Davem - I enjoyed your post looking back, It certainly is cause to think.
Well, it's been some time since I saw the scene (is today a holiday too, and do I have time to go back and watch it?) but as I recall we are shown something as actual which is yet but a possibility.

When Frodo is injured with the morgul knife at Weathertop, he is actually experiencing the wraith world and the special effects priviledge the viewers to show them his experience--and it is clear that this is his experience which the other hobbits cannot see/share.

But Galadriel doesn't actually put on the ring, she only imagines what will/would happen. But the special effects make it appear to have really happened. It isn't just Galadriel's prediction, or Frodo's special sight as a Ring-bearer, it becomes a done deed. It is a difficulty with expressing interiority in film.

And if you go back to read the book--which you are saying is a no-no to experience the movie--it's clear that the only two people in the book who experienced any special sight--the Eye--are Frodo and Galadriel. Sam clearly says he didn't see Galadriel's ring--he saw starlight shining on her finger, so he would not have seen Galadriel perilous and wonderful and terrible. In the book, too, what Frodo sees is the light of the Ring of Adamant, not this terrible vision. Yet that is what the audience sees. It just doesn't work for me as her prediction.
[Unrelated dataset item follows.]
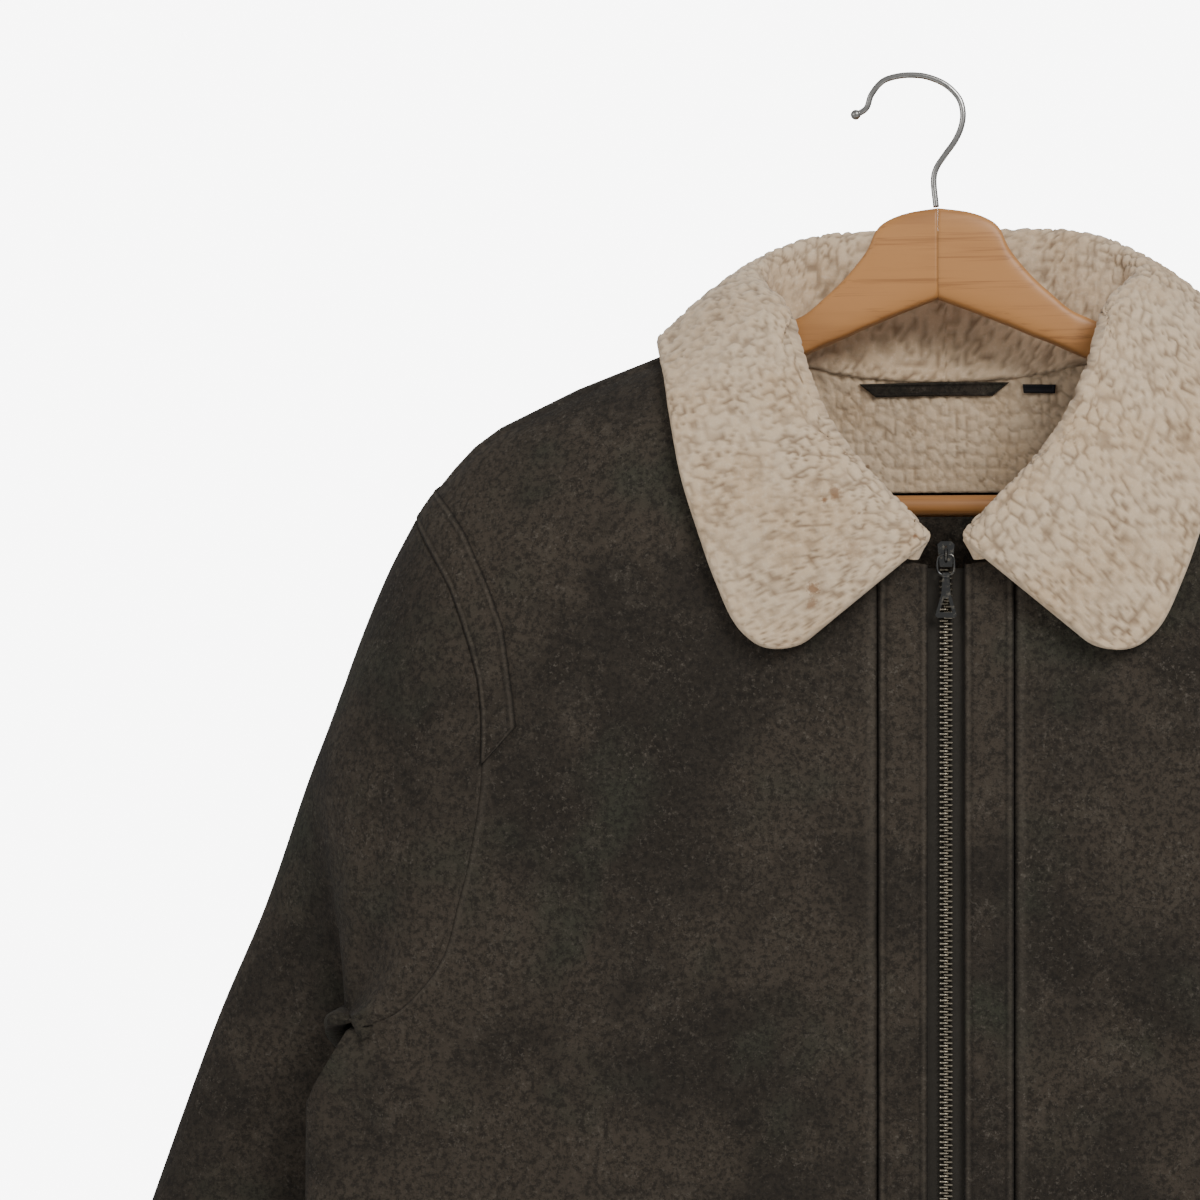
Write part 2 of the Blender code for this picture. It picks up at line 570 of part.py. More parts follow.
def neck_inside(pile, leather, label, garment):
    """The pile yoke inside the back of the neck, and on it the hang loop's tab and a bare size tab."""
    x = np.linspace(-YOKE_HALF, YOKE_HALF, 15)
    seam_x, seam_z = np.array(NECK_BACK[::-1], float).T
    top = np.interp(np.abs(x), seam_x, seam_z)
    v = np.linspace(0, 1, 8)[:, None]
    z = (top - 1.5) * (1 - v) + YOKE_BOTTOM * v
    xx = np.repeat(x[None], 8, axis=0)

    def within(x, z, depth):
        drop = shoulder_z(x) - z
        return body_point(x, drop, 1) - body_normal(x, drop, 1) * depth

    behind = WALL + SEAM_GAP + 0.4
    outer, inner = within(xx, z, behind), within(xx, z, behind + YOKE_PILE)
    place("neck_yoke", wall_mesh("neck_yoke", outer, inner), pile, garment)

    def tab(name, left, right, top_z, low_z, narrow, finish):
        u = np.linspace(0, 1, 7)[None]
        w = np.linspace(0, 1, 3)[:, None]
        inset = narrow * w
        x_tab = (left + inset) * (1 - u) + (right - inset) * u
        z_tab = top_z + (low_z - top_z) * w + 0 * u
        behind_tab = behind + YOKE_PILE + SEAM_GAP + TAB_OFF
        far, near = within(x_tab, z_tab, behind_tab), within(x_tab, z_tab, behind_tab + TAB_THICK)
        place(name, wall_mesh(name, far, near), finish, garment)

    tab("hang_loop", -44, 32, -149.5, -156.5, 8.5, leather)
    tab("size_tab", 38.5, 55, -150.5, -155, 0.5, label)


def hanger_arm(side, sign, wood, garment):
    """One wooden arm: rounded sections from the mitre at the middle out to the end that holds the bar."""
    rows = list(ARM)
    for x, top, low in ARM_HIDDEN:
        rows.append((x, top or shoulder_z(sign * x + HANGER_X) - WALL - ARM_CLEAR, low))
    rows = np.array(rows, float)
    thick = np.where(rows[:, 0] > ARM[-1][0], WOOD_HIDDEN_HALF, WOOD_HALF)
    angle = np.linspace(0, 2 * math.pi, 16, endpoint=False)
    shape_y = np.sign(np.cos(angle)) * np.abs(np.cos(angle)) ** 0.62
    shape_z = np.sign(np.sin(angle)) * np.abs(np.sin(angle)) ** 0.95
    middle, half = (rows[:, 1] + rows[:, 2]) / 2, (rows[:, 1] - rows[:, 2]) / 2
    x = np.repeat(rows[:, :1], len(angle), axis=1)
    outer = np.stack([x * sign + HANGER_X, shape_y[None] * thick[:, None],
                      middle[:, None] + half[:, None] * shape_z], axis=2)
    mesh = bpy.data.meshes.new(f"hanger_arm_{side}")
    count = len(angle)
    faces = []
    for r in range(len(rows) - 1):
        for c in range(count):
            n = (c + 1) % count
            faces.append((r * count + c, (r + 1) * count + c, (r + 1) * count + n, r * count + n))
    faces.append(tuple(range(count)))
    faces.append(tuple(range((len(rows) - 1) * count, len(rows) * count))[::-1])
    mesh.from_pydata((outer.reshape(-1, 3) * MM).tolist(), [], faces)
    tidy_faces(mesh)
    return place(f"hanger_arm_{side}", mesh, wood, garment)


def tidy_faces(mesh):
    build = bmesh.new()
    build.from_mesh(mesh)
    bmesh.ops.triangulate(build, faces=[face for face in build.faces if len(face.verts) > 4])
    bmesh.ops.recalc_face_normals(build, faces=build.faces)
    build.to_mesh(mesh)
    build.free()
    mesh.shade_smooth()


def rod(name, points, radius, finish, parent, sides=2, cyclic=False, swell=None):
    """A round bar along points in mm; swell gives the points where it is thicker."""
    line = bpy.data.curves.new(name, "CURVE")
    line.dimensions = "3D"
    line.bevel_depth = radius * MM
    line.bevel_resolution = sides
    line.use_fill_caps = True
    run = line.splines.new("POLY")
    run.points.add(len(points) - 1)
    run.use_cyclic_u = cyclic
    for k, (x, y, z) in enumerate(points):
        run.points[k].co = (x * MM, y * MM, z * MM, 1)
        run.points[k].radius = (swell or {}).get(k, 1.0)
    made = bpy.data.objects.new(name, line)
    line.materials.append(finish)
    bpy.context.collection.objects.link(made)
    made.parent = parent
    return made


def hanger(wood, steel, garment):
    for side, sign in SIDES:
        hanger_arm(side, sign, wood, garment)
    left, right = (HANGER_X + sign * BAR_HALF for sign in (-1, 1))
    bar = [(x, BAR_Y, BAR_Z) for x in np.linspace(left, right, 3)]
    rod("trouser_bar", bar, BAR_RADIUS, wood, garment, sides=4)
    route = spline([(x, 0, z) for x, z in HOOK], 42)
    swell = {0: 1.45, 1: 1.7, 2: 1.45}
    rod("hanger_hook", route, HOOK_WIRE, steel, None, sides=1, swell=swell)


def zip_pull(metal, garment):
    """The slider under the collar, its ring and the pull tab, hung from each other."""
    face = float(front_y(np.array([0.0]), np.array([SLIDER_Z]))[0])
    plate_y = face + WALL
    body = bpy.data.meshes.new("zip_slider")
    build = bmesh.new()
    high, wide = SLIDER_HIGH / 2, SLIDER_WIDE / 2
    outline = [(-wide, high - 1.5), (-wide + 1.5, high), (wide - 1.5, high), (wide, high - 1.5),
               (wide * 0.72, -high), (-wide * 0.72, -high)]
    front_of = plate_y - SLIDER_DEEP
    corners = [build.verts.new((x * MM, front_of * MM, (SLIDER_Z + z) * MM)) for x, z in outline]
    thicken(build, [build.faces.new(corners)], SLIDER_DEEP, body)
    slider = place("zip_slider", body, metal, garment)
    turn = np.linspace(0, math.pi, 9)
    out = BRIDGE_OUT + 0.6
    arch = [(0, front_of + 0.6 - out * math.sin(t), SLIDER_Z + BRIDGE_HIGH * math.cos(t)) for t in turn]
    bridge = rod("slider_bridge", arch, BRIDGE_WIRE, metal, garment, sides=1)
    bpy.context.view_layer.update()
    graph = bpy.context.evaluated_depsgraph_get()
    cutter = bpy.data.meshes.new_from_object(bridge.evaluated_get(graph))
    bpy.data.objects.remove(bridge, do_unlink=True)
    join_to(slider, place("slider_bridge", cutter, metal, garment))
    axis_y, axis_z = front_of - BRIDGE_OUT + BRIDGE_WIRE + RING_WIRE + SEAM_GAP, SLIDER_Z
    half_wide, half_high = RING_WIDE / 2 - RING_WIRE, RING_HIGH / 2 - RING_WIRE
    ring_middle = axis_z - half_high
    ring = []
    for cx, cz, start in ((1, 1, 0), (-1, 1, 90), (-1, -1, 180), (1, -1, 270)):
        for step in range(5):
            t = math.radians(start + step * 22.5)
            ring.append((cx * (half_wide - RING_CORNER) + RING_CORNER * math.cos(t), axis_y,
                         ring_middle + cz * (half_high - RING_CORNER) + RING_CORNER * math.sin(t)))
    rod("pull_ring", ring, RING_WIRE, metal, garment, sides=1, cyclic=True)
    pull_tab(axis_y, ring_middle - half_high, metal, garment)


def thicken(build, faces, depth, mesh):
    """Pushes flat faces back by depth into one closed body, and stores it in the mesh."""
    pushed = bmesh.ops.extrude_face_region(build, geom=faces)["geom"]
    moved = [item for item in pushed if isinstance(item, bmesh.types.BMVert)]
    bmesh.ops.translate(build, vec=(0, depth * MM, 0), verts=moved)
    bmesh.ops.recalc_face_normals(build, faces=build.faces)
    build.to_mesh(mesh)
    build.free()


def join_to(target, helper):
    """Joins a helper's solid to the target with a Boolean, and keeps the helper out of the model."""
    helper.hide_render = True
    helper.display_type = "WIRE"
    join = target.modifiers.new(helper.name, "BOOLEAN")
    join.operation = "UNION"
    join.solver = "EXACT"
    join.object = helper


def pull_tab(y, z, metal, garment):
    """A flat tab that flares to its foot, with a window, curled at its top round the ring's lower bar."""
    tab = bpy.data.meshes.new("pull_tab")
    build = bmesh.new()
    top, foot = z - CURL_OUT * 0.6, z - TAB_LONG
    side = [(TAB_TOP / 2, top), (TAB_TOP / 2 + 0.6, z - TAB_LONG * 0.45), (TAB_FOOT / 2, foot + 1.2),
            (TAB_FOOT / 2 - 1.0, foot)]
    outline = side + [(-x, zz) for x, zz in side[::-1]]
    window = [(1.0, z - TAB_LONG * 0.55), (TAB_FOOT / 2 - 2.0, foot + 2.6)]
    window += [(-x, zz) for x, zz in window[::-1]]
    loops = []
    for loop in (outline, window):
        verts = [build.verts.new((x * MM, (y - TAB_PLATE / 2) * MM, zz * MM)) for x, zz in loop]
        loops += [build.edges.new(pair) for pair in zip(verts, verts[1:] + verts[:1])]
    filled = bmesh.ops.triangle_fill(build, edges=loops, use_beauty=True)["geom"]
    thicken(build, [item for item in filled if isinstance(item, bmesh.types.BMFace)], TAB_PLATE, tab)
    made = place("pull_tab", tab, metal, garment)
    angle = np.linspace(0, 2 * math.pi, 16, endpoint=False)
    bore = RING_WIRE + SEAM_GAP

    def tube(radius):
        across = np.array([-TAB_TOP / 2, TAB_TOP / 2])
        x = np.repeat(across[:, None], len(angle), axis=1)
        round_y, round_z = y + radius * np.cos(angle), z + radius * np.sin(angle)
        return np.stack([x, np.tile(round_y, (2, 1)), np.tile(round_z, (2, 1))], axis=2)

    curl = wall_mesh("tab_curl", tube(CURL_OUT), tube(bore), closed=True)
    join_to(made, place("tab_curl", curl, metal, garment))


def main():
    clear_scene()
    garment = empty("garment", GARMENT_X)
    leather = material("brown suede", (0.045, 0.034, 0.024), 0.75)
    pile = material("cream shearling pile", (0.62, 0.5, 0.38), 0.95)
    tape = material("zip tape", (0.03, 0.025, 0.02), 0.85)
    metal = material("antique zip metal", (0.5, 0.46, 0.38), 0.35, 1.0)
    label = material("dark label cloth", (0.02, 0.02, 0.02), 0.8)
    wood = material("honey wood", (0.42, 0.18, 0.06), 0.4)
    steel = material("dark hook steel", (0.2, 0.2, 0.2), 0.3, 1.0)
    body_panels(leather, garment)
    armhole_bands(leather, garment)
    front_edges(leather, tape, metal, garment)
    collar(pile, garment)
    neck_inside(pile, leather, label, garment)
    hanger(wood, steel, garment)
    zip_pull(metal, garment)


main()
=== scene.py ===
"""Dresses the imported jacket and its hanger: suede shells, curly pile, a metal zip and a wooden hanger.

Run as a script it builds every piece over the frame, in metres, in the frame's own axes: +Z up, the
jacket faces -Y. The tables below are in millimetres in the garment's frame, whose middle plane is
x = 0, and most give one half that is mirrored. Left and right are the viewer's.
"""

import itertools
import math

import bpy
import numpy as np
from bpy.props import FloatProperty, FloatVectorProperty, IntProperty, PointerProperty
from bpy.types import Operator, Panel, PropertyGroup
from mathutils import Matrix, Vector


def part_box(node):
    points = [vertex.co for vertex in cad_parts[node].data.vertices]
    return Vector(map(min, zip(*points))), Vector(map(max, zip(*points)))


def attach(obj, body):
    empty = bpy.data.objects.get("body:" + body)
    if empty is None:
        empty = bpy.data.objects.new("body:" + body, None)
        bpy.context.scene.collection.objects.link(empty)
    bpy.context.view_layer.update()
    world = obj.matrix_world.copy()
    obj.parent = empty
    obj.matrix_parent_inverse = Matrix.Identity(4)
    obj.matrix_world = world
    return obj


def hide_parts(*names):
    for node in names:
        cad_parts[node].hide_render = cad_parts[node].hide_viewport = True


bl_info = {
    "name": "Shearling jacket on a hanger",
    "version": (1, 0, 0),
    "blender": (4, 5, 0),
    "location": "View3D > Sidebar > Jacket",
    "description": "Makes the cloth, pile, zip and hanger over the packed solids",
    "category": "Object",
}

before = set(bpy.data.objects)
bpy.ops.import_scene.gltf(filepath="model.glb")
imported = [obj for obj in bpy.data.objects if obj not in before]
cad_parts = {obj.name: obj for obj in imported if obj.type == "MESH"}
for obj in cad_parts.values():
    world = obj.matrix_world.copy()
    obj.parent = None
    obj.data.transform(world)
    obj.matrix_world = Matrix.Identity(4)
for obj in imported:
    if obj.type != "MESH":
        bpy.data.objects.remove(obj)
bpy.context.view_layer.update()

MM = 0.001  # metres in a millimetre
BODY = "jacket_and_hanger"  # the body that every piece but the pull rides on
SIDES = (("left", -1), ("right", 1))
GARMENT_X = 14.0  # the garment's middle plane in the world
HANGER_X = -4.0  # the hanger's middle, seen from the garment's
SEAM_GAP = 0.3  # between sewn pieces
WALL = 3.0  # leather with its lining
HEM_Z = -830.0
CHEST_DEPTH = 58.0  # fronts, forward of the middle plane
BACK_DEPTH = 38.0  # back, behind it
RIDGE_RADIUS = 12.0  # of the fold over the shoulder
SIDE_Y = -30.0  # side seam: y, then x
SIDE_X = 313.0
UNDERARM = (291.0, -470.0)
PLACKET_EDGE = 8.5  # placket strip's edge at the zip
PLACKET_SEAM = 31.5  # and at the front's seam
PILE = 7.0  # collar's thickness
YOKE_PILE = 5.0
YOKE_HALF = 80.0
YOKE_BOTTOM = -205.5
ARMPIT_EASE = 3.0  # how much further the sleeve's gap opens at the underarm
COLLAR_EASE = 3.4  # collar stand's start off the neck seam
LEAF_CLEAR = 1.8  # leaf off the body, in half thicknesses of pile
LEAF_LIFT = 5.5  # how far the leaf's roll swells
BAND_THICK = 2.0
BAND_OFF = 0.5  # armhole band off the body
PLACKET_RISE = 1.2  # placket above the fronts
PLACKET_TOP = -243.0
ZIP_TOP = -244.5
TAPE = 1.0  # zip tape's thickness
CHAIN_HALF = 3.0  # zip teeth: half width
CHAIN_DEEP = 2.6  # and depth
ARM_CLEAR = 2.2  # wood under the shoulder's lining
WOOD_HALF = 8.0  # arm's half thickness in sight
WOOD_HIDDEN_HALF = 6.2  # and under the cloth
BAR_RADIUS = 5.3
BAR_HALF = 197.5
BAR_Z = -213.5
BAR_Y = -2.0
HOOK_WIRE = 1.5  # radius
RING_WIRE = 0.6  # radius
SLIDER_Z = -238.0  # slider's middle
SLIDER_HIGH = 12.0

# Shoulder line: x, z
SHOULDER = ((0, -78), (60, -105), (100, -121), (137, -136.6), (182, -154), (221, -172.7),
            (234, -182), (244, -192.5), (253.5, -204), (264, -218.7), (275, -240))
# Armhole seam, shoulder to underarm: x, z
ARMHOLE = ((264, -218.7), (252, -236), (241, -252), (234, -268), (227.6, -286), (223.8, -300.5),
           (222.2, -318), (222.2, -340), (224, -360), (229, -386), (235, -408), (243, -435),
           (265, -460), UNDERARM)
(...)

I should say, too, that it made me think of Gandalf's temptation scene. We were given Gandalf's words and Ian's acting there, but Galadriel's temptation relied on special effects rather than acting, rather than seeing the character work out the consequences of her character with the Ring's power. To my mind this drew attention to the presence of the special effects rather than to the actual experience being played out.

So for me it fails both as a movie scene/character depiction and as a "faithful" adaptation of the book. It is possible to take things word for word and still get 'em wrong.